Subban stopped the first 15 shots he faced, before former Harvard standout Kyle Criscuolo and Steve Ott scored off of deflections just 21 seconds apart in the last minute-and-a-half of the first period. The Red Wings' speed and ability to charge hard to the net was difficult for the Bruins to adjust to early on.
"I've played them a few times now in exhibition and they like to get shots to the net with traffic, a couple of their goals were like that," said Subban. "They definitely exploited that, for sure. It was good to get those shots from around the net and get back into the game in that way."
In the end, it was all part of the learning experience for Subban, who is just happy to be back on the ice.Video: Subban on playing his first game since February
News and Notes
- Second-year pro Austin Czarnik tallied the Bruins lone goal of the evening. It was another solid game for the 23-year-old, who also notched an assist in the Black & Gold's preseason opener on Monday. "He's playing well. He moves well. He's on the puck. He competes, and that's the thing you're looking for really," said Sacco. "We know there's going to be mistakes made by a lot of our players, especially the younger ones, but we're looking to see who's got that competitive fire. Who's going to go out there and who can compete at a high level, and I know he's not big in stature, but he plays bigger than he is, and he's had two pretty good games so far."
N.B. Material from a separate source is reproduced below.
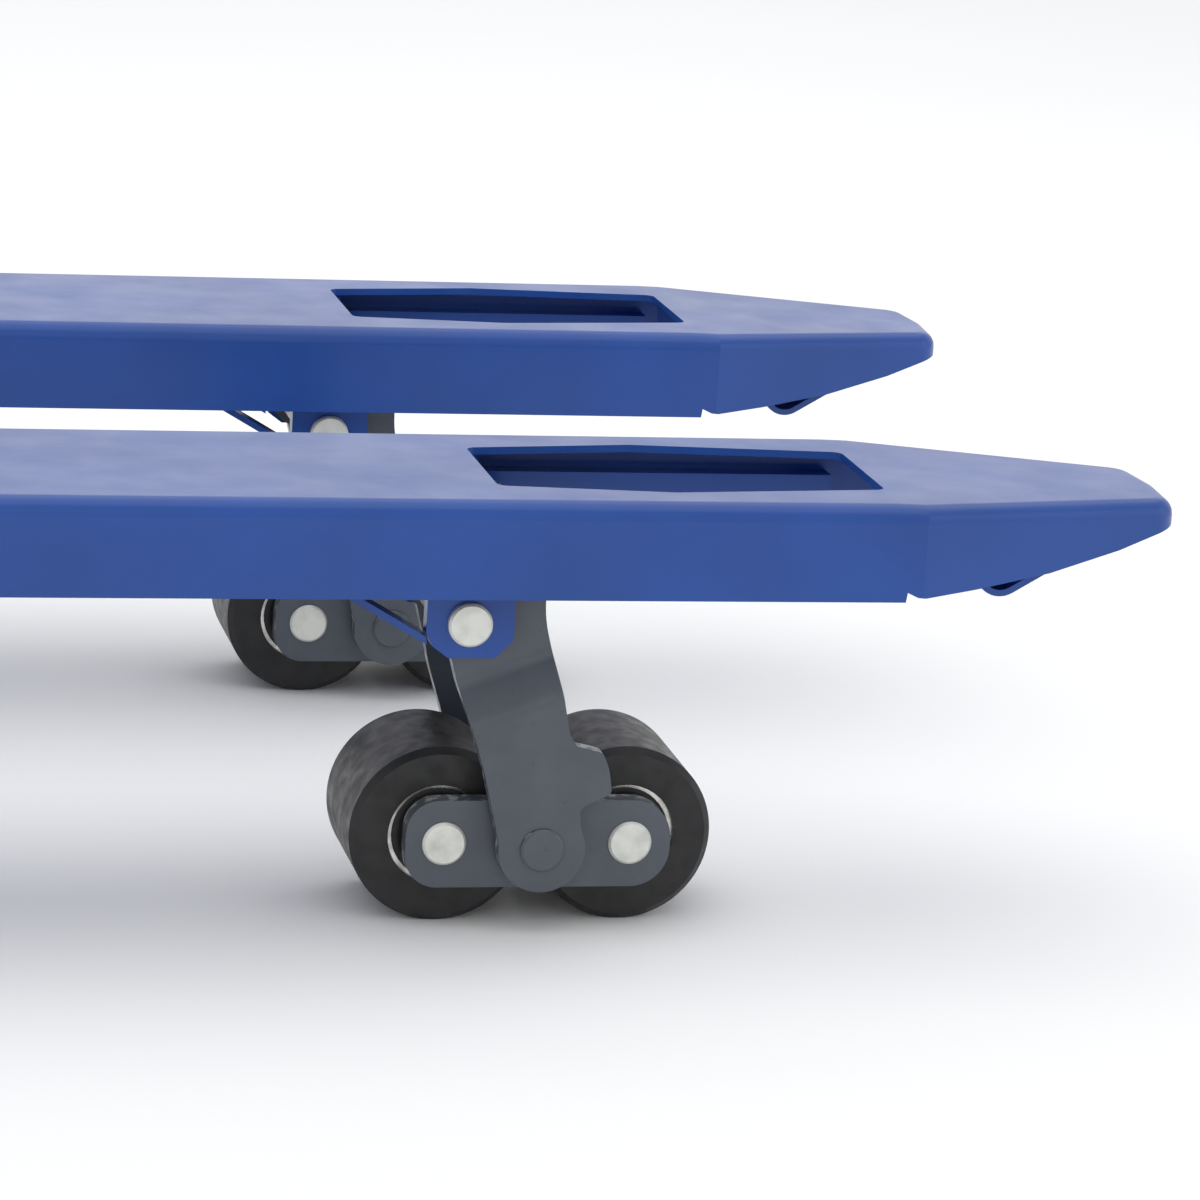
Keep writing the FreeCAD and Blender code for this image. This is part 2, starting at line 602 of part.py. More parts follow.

- Zach Senyshyn played in his first game following an appendectomy earlier this month. The 2015 first-round pick landed a team-high five shots on goal in 15 minutes, 3 seconds of ice time. "I think he's getting up to speed," said Sacco. "I think he's missed some time and I think that's caused him to have a setback. He's obviously got great speed, and that's the thing that jumps out at you when you watch him play. He's a young player that's just got to continue to get stronger physically, as well, but certainly he has that element that we're looking for as an organization with that speed."
- Charlestown native Matt Grzelcyk played his first game at TD Garden with the Spoked-B on his chest. A number of his family members were in the crowd to see the Boston University alum's debut. Grzelcyk played 19 minutes, 49 seconds - the third-highest ice time among Bruins - and assisted on Czarnik's tally in the second period. "Honestly, it didn't really hit me when I was out there," Grzelcyk said of playing at home. "I just tried to go out there and play as if it was another and try not to catch my eyes wandering between shifts or anything like that. But I've played in this building a couple times, so I was able to settle my nerves a little bit."